Two material properties control the answer. The first is thermal conductivity, which describes how easily heat moves through a substance. Aluminum conducts heat at about 205 W/m·°C, while typical rigid plastic sits around 0.2 W/m·°C. That’s a factor of roughly 1,000. Copper is even more extreme at around 400 W/m·°C. The second property is heat capacity: how much thermal energy a material can absorb per degree of temperature rise. Metals tend to have lower specific heat capacities (copper is 0.385 J/g·°C, aluminum 0.89) compared to many plastics, but metals are much denser, so a given volume of metal can still absorb a significant amount of heat.

These two properties combine into a single value that physicists call thermal effusivity, which captures a material’s ability to absorb and release heat at its surface. High effusivity means the material acts like a thermal sponge, rapidly soaking up heat from anything it contacts. Metals have very high thermal effusivity. Plastics and foams have very low values. That difference is the entire reason metal feels cold.

The Ice Cube Demonstration

A classic physics demonstration makes this visible. Place identical ice cubes on an aluminum plate and a rigid plastic foam plate, both at room temperature. Within about a minute, the ice cube on the aluminum is more than half melted, while the one on the plastic is still mostly frozen. Both plates started at the same temperature, yet the aluminum delivered its stored heat to the ice far faster. Heat flows into the aluminum plate from its bottom and edges, converging toward the surface where the ice sits. The plastic foam is such a poor conductor that heat barely moves through it at all, leaving the ice cube to sit largely untouched.
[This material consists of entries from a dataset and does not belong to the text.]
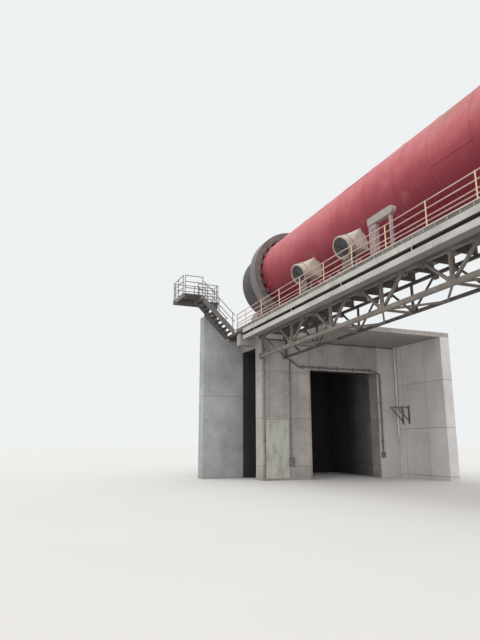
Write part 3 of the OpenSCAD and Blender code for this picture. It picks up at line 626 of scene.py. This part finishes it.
stain_x = (along - 13.6) / 1.7
stain_turn = (turn + 0.55) / 0.75
stain = (stain_x * stain_x + stain_turn * stain_turn).root() + (patchy - 0.5) * 3.2
# The first coat lightens the faces that look up, as painted light.
colour = paint.coats(
    tone(134, 36, 50),
    (paint.between(paint.face_z + (clouds - 0.5) * 0.6, -0.75, 0.45), tone(178, 70, 80)),
    (dust * 0.72, tone(208, 142, 144)),
    (paint.between(patchy, 0.52, 0.70) * 0.3, tone(132, 54, 62)),
    (paint.between(patchy, 0.46, 0.30) * 0.12, tone(214, 158, 158)))
colour = paint.coats(
    paint.shade(colour, 0.92 + course_tone * 0.05 + grain * 0.10),
    (paint.between(stain, 1.25, 0.3) * 0.5, tone(146, 118, 92)),
    (drips * 0.28, tone(116, 66, 66)),
    (fine_drips * 0.20, tone(206, 150, 148)),
    (seams * 0.3, tone(110, 50, 56)),
    (scuffs * 0.35, tone(118, 74, 66)))
bare = paint.blend(paint.between(mottle, 0.35, 0.7), tone(84, 72, 66), tone(128, 112, 102))
kiln_red = paint.paint(paint.blend(outside, bare, colour), 0.62 + dust * 0.25,
                       height=grain * 0.3 + mottle * 0.5 - scuffs * 0.2, depth=0.006)
dress(["shell"], kiln_red)

bead, tyre_half = 0.018, 0.6
seam_places = np.arange(-2, 14) * course + first_seam
seam_places = seam_places[(seam_places > shell_from) & (seam_places < shell_to)
                          & (np.abs(seam_places - supports[0]) > tyre_half)
                          & (np.abs(seam_places - supports[1]) > tyre_half)]
half_round = np.linspace(np.pi, 0, 5)
bead_profile = np.column_stack([np.cos(half_round) * bead * 1.4, shell_r - 0.004 + np.sin(half_round) * bead])
welds = [revolved(bead_profile + (place, 0), axis_at, axis) for place in seam_places]
rim = shell_r + 0.002
for place, start in zip(seam_places, np.radians(np.arange(len(seam_places)) * 137.5)):
    meets_tyre = shell_from < place < -1.5 or 20.6 < place < 24.4
    if place + course < shell_to and not meets_tyre:
        spot = (place, -rim * math.sin(start), rim * math.cos(start))
        welds.append(rods(*slope_span(axis_z, spot, (course, 0, 0)), 0.016, 6))
make_piece("shell_welds", welds, kiln_red, "kiln", smooth=True)

# New shell section
# Fresh plate, rolled and welded, dark shop primer outside and bare mill scale inside. Its seat is the open
# end of the old shell, where it is held by fit-up clamps and tack welds until it is welded round.
primer = Finish("primed_steel")
along, up = down_slope(primer, axis_z)
radius = (primer.y * primer.y + up * up).root()
turn = primer.y.angle_to(up)
outside = primer.between(radius, shell_r - 0.01, shell_r - 0.004)
inside = primer.between(radius, shell_r - 0.05, shell_r - 0.056)
clouds = primer.noise(0.9, 7)
mottle = primer.noise(3.6, 8, rough=0.75)
grain = primer.noise(28, 6, rough=0.75)
cloudy = primer.between(clouds, 0.3, 0.7)
scale = primer.between(mottle + (clouds - 0.5) * 0.5, 0.42, 0.62)
weld = primer.lines(along + 4.1, 3.0, 0.03) * inside
brown = primer.patches(0.56, 0.74, 1.8, 6, rough=0.75)
smudges = primer.patches(0.55, 0.75, 1.0, 5, (2, 0.4, 1), at=primer.vector(along * 2, turn, 0.0))
bare = primer.coats(tone(118, 115, 112), (scale, tone(150, 148, 144)), (cloudy * 0.5, tone(132, 130, 126)),
                    (brown * 0.5, tone(116, 98, 86)), (weld * 0.7, tone(70, 66, 66)))
coat = primer.coats(tone(58, 54, 58), (cloudy, tone(84, 77, 82)), (smudges * 0.5, tone(104, 92, 96)))
rim = primer.blend(scale, tone(84, 80, 78), tone(108, 103, 98))
colour = primer.coats(rim, (outside, coat), (inside, bare))
primed_steel = primer.paint(primer.shade(colour, 0.88 + grain * 0.24), 0.5 + mottle * 0.3, inside * 0.25,
                            grain * 0.4 + mottle * 0.4 + weld * 0.5, 0.004)
dress(["new_section"], primed_steel)

joint_at, clamp_count = -3.4, 12
clamp_r = shell_r + 0.05
clamp_half, screw_x = 0.28, 0.12
clamp_parts = []
for clamp_turn in np.radians(np.arange(clamp_count) * 360 / clamp_count + 15):
    out = np.array([0.0, -math.sin(clamp_turn), math.cos(clamp_turn)])
    tangent = (0.0, -math.cos(clamp_turn), -math.sin(clamp_turn))
    clamp = out * clamp_r + (joint_at, 0, 0)
    plate_ends = slope_span(axis_z, clamp, (clamp_half, 0, 0), (-clamp_half, 0, 0))
    screw = on_slope(axis_z, [clamp + out * 0.02, clamp + out * 0.16]) + axis * screw_x
    clamp_parts.append(bars(*plate_ends, 0.03, 0.1, tangent))
    clamp_parts.append(rods(screw[:1], screw[1:], 0.018, 8))
    clamp_parts.append(rods(screw[1:] - out * 0.03, screw[1:], 0.034, 6))
clamp_steel = dusty_steel("clamp_steel", tone(96, 88, 84), tone(132, 120, 112), 0.6)
make_piece("fit_up_clamps", clamp_parts, clamp_steel, "kiln")

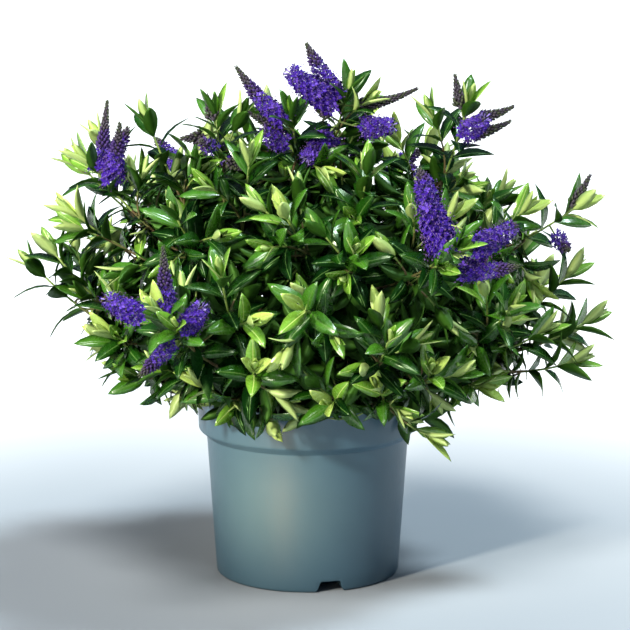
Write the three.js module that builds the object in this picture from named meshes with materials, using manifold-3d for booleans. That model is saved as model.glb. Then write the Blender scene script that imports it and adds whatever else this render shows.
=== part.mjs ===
// A flowering hebe shrub in its plastic nursery pot, built as separate closed solids: the pot, the filled
// root ball, a short woody stem, one bough for each mass of foliage, and the masses themselves.
// Millimetres, +Z up. The origin is the centre of the pot's flat underside, and -Y is the front.
// A direction from the fork is a bearing, turned from +X towards +Y, and a rise above the horizontal.
import * as THREE from 'three';
import { mergeVertices } from 'three/addons/utils/BufferGeometryUtils.js';
import Module from 'manifold-3d';

const wasm = await Module();
wasm.setup();

// ---------------------------------------------------------------- driving dimensions (mm and degrees)

const clearance = 0.3; // between solids that touch

const pot = {
  height: 187,
  rimRadius: 112.5,
  collarRadius: 111, // at the collar's lower edge
  collarFoot: 150.5, // height of that edge
  wallTopRadius: 103,
  wallTop: 143.5,
  footRadius: 93.5,
  footRound: 3.5,
  lipRound: 0.6,
  wall: 2.2,
  floor: 3,
  sides: 40,
};

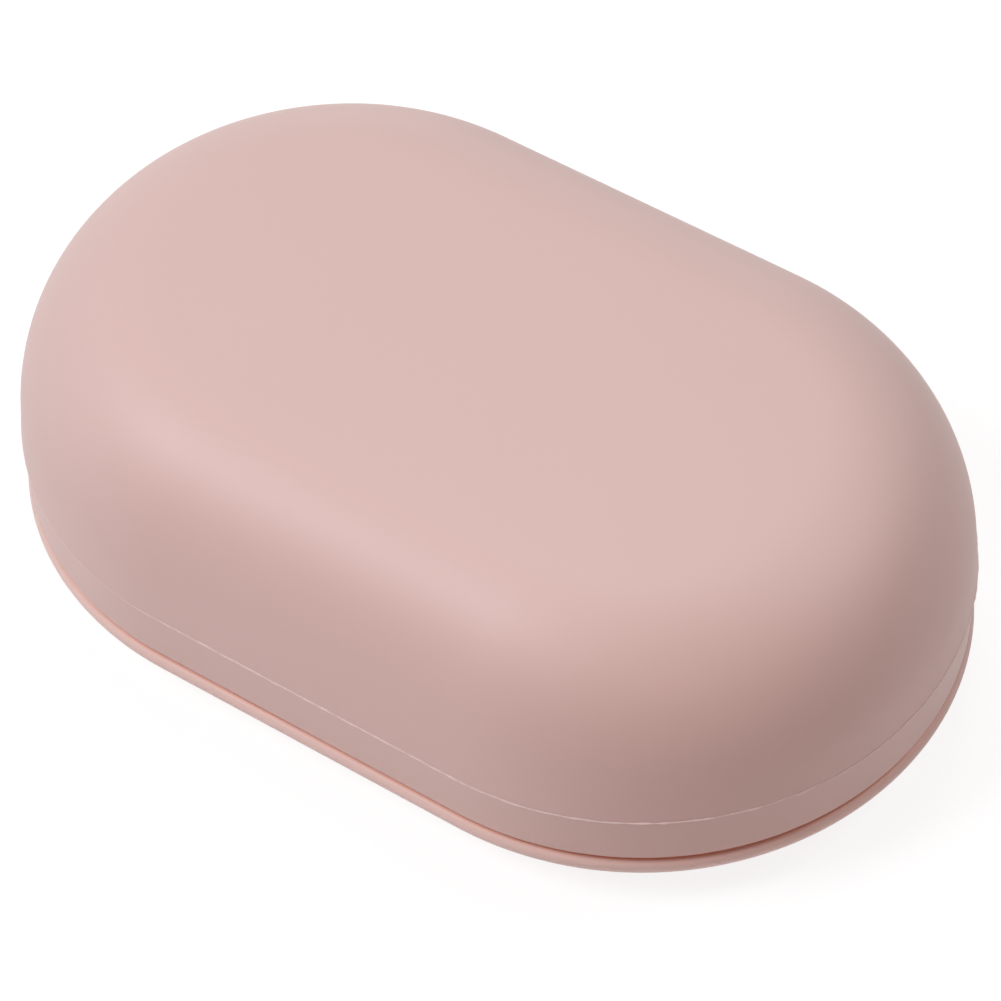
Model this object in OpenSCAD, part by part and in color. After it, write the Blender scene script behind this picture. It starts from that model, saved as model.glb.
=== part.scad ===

This is exactly what happens on your skin, just in reverse. Your hand is the warm object, and the material is the cold one pulling heat away. Aluminum pulls heat out of your fingers the way it pushes heat into ice: fast and efficiently. Plastic barely participates.

Why Wood and Fabric Feel Warm Too

This same principle explains why wooden floors feel warmer than tile in the morning, even though both are the same temperature. Wood, like plastic, is a poor thermal conductor. It draws heat from your bare feet slowly, so your skin temperature barely drops and your cold receptors stay quiet. Tile and stone behave more like metals: moderate to high conductivity, high density, and enough thermal mass to absorb heat quickly from your sole.

Fabric and carpet take this even further. They trap air between their fibers, and air is one of the worst thermal conductors in nature (about 0.025 W/m·°C). That insulating layer of trapped air means almost no heat leaves your skin on contact, which is why a wool blanket feels warm to the touch even when it’s been sitting in a cold room.

When Metal Feels Hot Instead

The same physics works in the opposite direction. Leave a metal bench and a plastic bench in direct sunlight on a summer day. The metal bench will feel scorching, while the plastic one feels merely warm. This time, both surfaces are hotter than your skin, so heat flows into your hand rather than out of it. Metal’s high thermal effusivity means it pumps heat into your skin rapidly, triggering your warm receptors at a high rate. Plastic delivers its heat slowly, producing a milder sensation.

In other words, metal doesn’t always feel cold. It feels more extreme in whatever direction the temperature difference goes. It amplifies the sensation of any gap between your body temperature and the object’s temperature, purely because of how fast it transfers heat. A metal object at exactly your skin temperature (around 33°C) would feel neither hot nor cold, just neutral, identical to plastic at the same temperature. It’s only when there’s a temperature difference to exploit that metal’s conductivity makes itself felt.

The Short Version

Your brain doesn’t sense an object’s temperature directly. It senses how fast heat enters or leaves your skin. Metal moves heat quickly, so it creates a sharp temperature drop on your fingertips that your nerves read as “cold.” Plastic moves heat slowly, so the same temperature barely registers. Both objects are the same temperature. Your experience of them is not.